I also do not see a need to call into question those cases on the grounds that they did not address Valley Forge Christian College v. Americans United for Separation of Church and State, Inc., 454 U.S. 464, 472, 102 S.Ct. 752, 70 L.Ed.2d 700 (1982) or attempt to reconcile their holdings with Freedom From Religion Foundation, Inc. v. Zielke, 845 F.2d 1463 (7th Cir.1988). Books I and Books II both rely heavily on Doe, which addressed both Valley Forge and Zielke. Doe harmonized the holding that an allegation of direct exposure to unwelcome religious conduct satisfies the injury-in-fact requirement with Zielke's holding that the plaintiffs in that case did not have standing to object to a Ten Commandments display in a park. Doe, 41 F.3d at 1161. In Doe, we explained that the plaintiffs in Zielke did not alter their behavior "and [they] failed to demonstrate that they were exposed to the monument during their normal routines or in the course of their usual driving or walking routes." Doe, 41 F.3d at 1161.
The rule in every other circuit that has considered the question is that while an allegation of a change in behavior is sufficient to confer standing, it is not required. Suhre v. Haywood County, 131 F.3d 1083, 1087-88 (4th Cir.1997) (plaintiff need not allege a change in behavior to challenge religious display); Am. Civil Liberties Union of Ky. v. Grayson County, 591 F.3d 837, 843 (6th Cir.2010) (standing satisfied by allegations of direct and unwelcome contact with government-sponsored religious object); Vasquez v. Los Angeles County, 487 F.3d 1246, 1251-52 (9th Cir. 2007) (psychological harm resulting from direct contact with religious symbol is sufficient to confer standing and a change in behavior is not required); Foremaster v. City of St. George, 882 F.2d 1485, 1490-91 (10th Cir.1989) (no change in behavior required to challenge religious display); Saladin v. City of Milledgeville, 812 F.2d 687, 692-93 (11th Cir.1987) (same). I see no need to diverge from this rule.

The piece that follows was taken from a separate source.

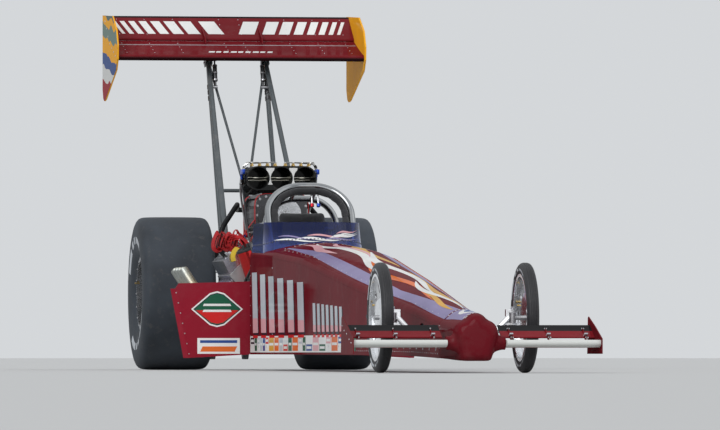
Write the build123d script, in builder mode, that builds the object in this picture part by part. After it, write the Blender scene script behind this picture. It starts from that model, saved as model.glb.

Notwithstanding my concerns with the majority's reasoning, and my belief that this is a close case, I agree that ultimately the plaintiffs do not have standing. In Valley Forge, the Supreme Court held that a "psychological consequence" does not suffice as concrete harm when it is produced merely by "observation of conduct with which one disagrees." 454 U.S. at 485-86, 102 S.Ct. 752. The plaintiffs in that case complained that the government had conveyed surplus property to a religious college for free in violation of the Establishment Clause. Id. at 486-87, 102 S.Ct. 752. The Court found that the plaintiffs did not have standing, but it also reiterated that, "[i]n reaching this conclusion, we do not retreat from our earlier holdings that standing may be predicated on noneconomic injury." Id. at 486, 102 S.Ct. 752.
The Court simply has not been clear as to what distinguishes the psychological injury produced by conduct with which one disagrees from an injury that suffices to give rise to an injury-in-fact in Establishment Clause cases. As the Ninth Circuit recently noted, the Court has decided cases in many contexts where the plaintiffs claimed that they were hurt by exposure to unwelcome religious messages from the government, including cases involving a creche in a county courthouse, a creche in a public park, the Ten Commandments displayed on the grounds of a state capitol, the Ten Commandments displayed at a courthouse, a cross displayed in a national park, prayer in a football game, school prayer, a moment of silence at school, Bible reading at a public school, and a religious invocation at graduation. Catholic League for Religious and Civil Rights v. City of San Francisco, 624 F.3d 1043, 1049-50 (9th Cir.2010) (citing Supreme Court cases). In all of those cases, the Court treated standing as sufficient, even though it appears that nothing was affected but the religious or irreligious sentiments of the plaintiffs. Id. "To ignore the import of those cases for the standing analysis, one would have to believe the Supreme Court repeatedly overlooked a major standing problem and decided a plethora of highly controversial cases unnecessarily and inappropriately." Newdow v. Roberts, 603 F.3d 1002, 1014 (D.C.Cir. 2010) (Kavanaugh, J., concurring). Yet, as recently as last week, the Court stated in Arizona Christian School Tuition Organization v. Winn that even though it had decided a number of Establishment Clause cases on the merits that appeared to be in tension with its decision to find no standing in the case before it, those cases were not dispositive because they did not address the threshold standing question. Ariz. Christian Sch. Tuition Org. (2011).
The plaintiffs in this case allege that they feel "excluded" when the President issues a proclamation to commemorate the National Day of Prayer, which pursuant to § 119 directs the President to proclaim that people "may" turn to God in prayer. The plaintiffs state that they learned about the National Day of Prayer through the media, through their friends, and by visiting the White House website. Although the reach of Valley Forge is unclear and a plaintiff need not change his or her behavior to have standing, the plaintiffs' allegations here seem to amount to nothing more than "the observation of conduct with which [they] disagree," which Valley Forge held was insufficient to confer standing. At bottom, the plaintiffs' allegations are too attenuated to confer standing. I therefore concur that the plaintiffs do not have standing and therefore do not reach whether § 119 violates the Establishment Clause.